### Do this
Make an exact copy of the lines below.

### Source excerpt
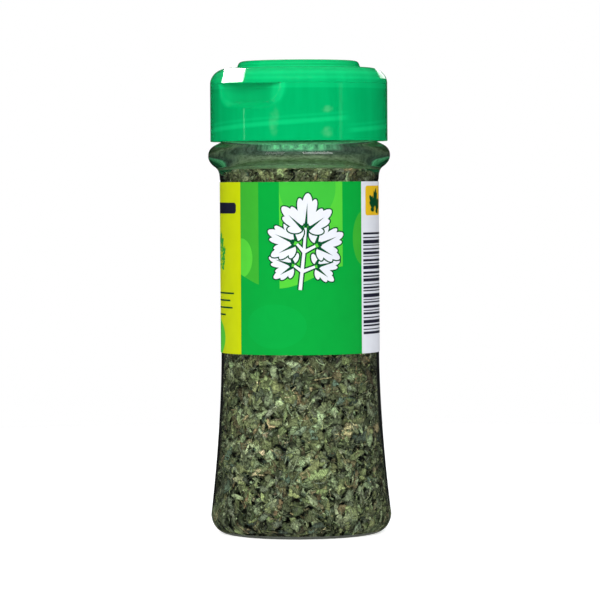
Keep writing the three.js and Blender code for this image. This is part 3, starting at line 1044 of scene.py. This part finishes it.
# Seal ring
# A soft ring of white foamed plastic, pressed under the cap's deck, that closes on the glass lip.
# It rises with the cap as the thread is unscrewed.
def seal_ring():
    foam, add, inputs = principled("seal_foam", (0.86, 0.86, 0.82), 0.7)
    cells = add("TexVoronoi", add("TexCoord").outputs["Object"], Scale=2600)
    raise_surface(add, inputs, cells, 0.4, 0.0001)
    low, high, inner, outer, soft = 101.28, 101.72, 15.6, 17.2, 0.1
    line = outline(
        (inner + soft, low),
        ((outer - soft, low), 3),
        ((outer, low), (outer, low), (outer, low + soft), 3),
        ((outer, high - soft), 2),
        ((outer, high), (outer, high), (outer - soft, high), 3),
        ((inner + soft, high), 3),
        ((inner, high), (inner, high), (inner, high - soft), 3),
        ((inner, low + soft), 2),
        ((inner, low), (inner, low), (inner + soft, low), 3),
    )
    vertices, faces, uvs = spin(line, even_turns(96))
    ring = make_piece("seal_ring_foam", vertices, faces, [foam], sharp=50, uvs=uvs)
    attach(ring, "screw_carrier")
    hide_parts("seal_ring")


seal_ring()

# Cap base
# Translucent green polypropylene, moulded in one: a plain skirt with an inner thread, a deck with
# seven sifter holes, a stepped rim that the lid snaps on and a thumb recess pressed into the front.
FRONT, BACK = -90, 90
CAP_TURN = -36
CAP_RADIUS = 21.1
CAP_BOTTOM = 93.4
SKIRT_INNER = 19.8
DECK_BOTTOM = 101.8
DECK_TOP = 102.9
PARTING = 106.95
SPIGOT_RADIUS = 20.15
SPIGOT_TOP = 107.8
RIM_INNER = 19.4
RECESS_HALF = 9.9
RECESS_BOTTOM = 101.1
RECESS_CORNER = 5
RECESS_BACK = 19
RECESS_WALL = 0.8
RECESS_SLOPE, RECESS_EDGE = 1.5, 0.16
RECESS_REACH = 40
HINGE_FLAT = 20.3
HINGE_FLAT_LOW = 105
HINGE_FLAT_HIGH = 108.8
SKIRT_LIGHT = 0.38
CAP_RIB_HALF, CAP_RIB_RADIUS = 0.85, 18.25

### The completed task
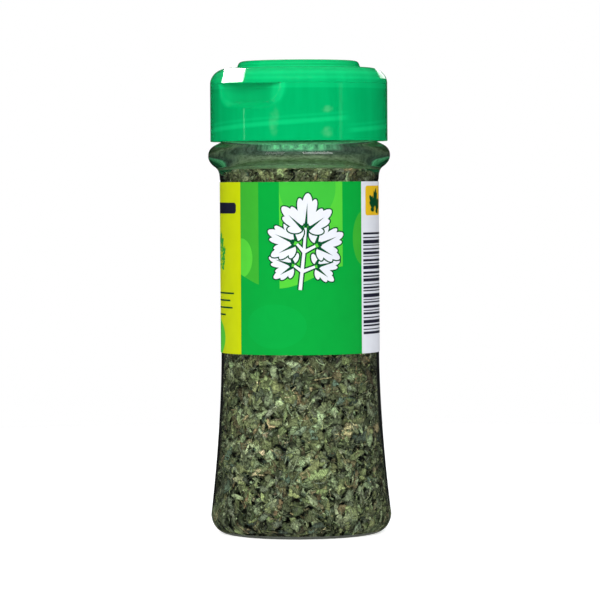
Keep writing the three.js and Blender code for this image. This is part 3, starting at line 1044 of scene.py. This part finishes it.
# Seal ring
# A soft ring of white foamed plastic, pressed under the cap's deck, that closes on the glass lip.
# It rises with the cap as the thread is unscrewed.
def seal_ring():
    foam, add, inputs = principled("seal_foam", (0.86, 0.86, 0.82), 0.7)
    cells = add("TexVoronoi", add("TexCoord").outputs["Object"], Scale=2600)
    raise_surface(add, inputs, cells, 0.4, 0.0001)
    low, high, inner, outer, soft = 101.28, 101.72, 15.6, 17.2, 0.1
    line = outline(
        (inner + soft, low),
        ((outer - soft, low), 3),
        ((outer, low), (outer, low), (outer, low + soft), 3),
        ((outer, high - soft), 2),
        ((outer, high), (outer, high), (outer - soft, high), 3),
        ((inner + soft, high), 3),
        ((inner, high), (inner, high), (inner, high - soft), 3),
        ((inner, low + soft), 2),
        ((inner, low), (inner, low), (inner + soft, low), 3),
    )
    vertices, faces, uvs = spin(line, even_turns(96))
    ring = make_piece("seal_ring_foam", vertices, faces, [foam], sharp=50, uvs=uvs)
    attach(ring, "screw_carrier")
    hide_parts("seal_ring")


seal_ring()

# Cap base
# Translucent green polypropylene, moulded in one: a plain skirt with an inner thread, a deck with
# seven sifter holes, a stepped rim that the lid snaps on and a thumb recess pressed into the front.
FRONT, BACK = -90, 90
CAP_TURN = -36
CAP_RADIUS = 21.1
CAP_BOTTOM = 93.4
SKIRT_INNER = 19.8
DECK_BOTTOM = 101.8
DECK_TOP = 102.9
PARTING = 106.95
SPIGOT_RADIUS = 20.15
SPIGOT_TOP = 107.8
RIM_INNER = 19.4
RECESS_HALF = 9.9
RECESS_BOTTOM = 101.1
RECESS_CORNER = 5
RECESS_BACK = 19
RECESS_WALL = 0.8
RECESS_SLOPE, RECESS_EDGE = 1.5, 0.16
RECESS_REACH = 40
HINGE_FLAT = 20.3
HINGE_FLAT_LOW = 105
HINGE_FLAT_HIGH = 108.8
SKIRT_LIGHT = 0.38
CAP_RIB_HALF, CAP_RIB_RADIUS = 0.85, 18.25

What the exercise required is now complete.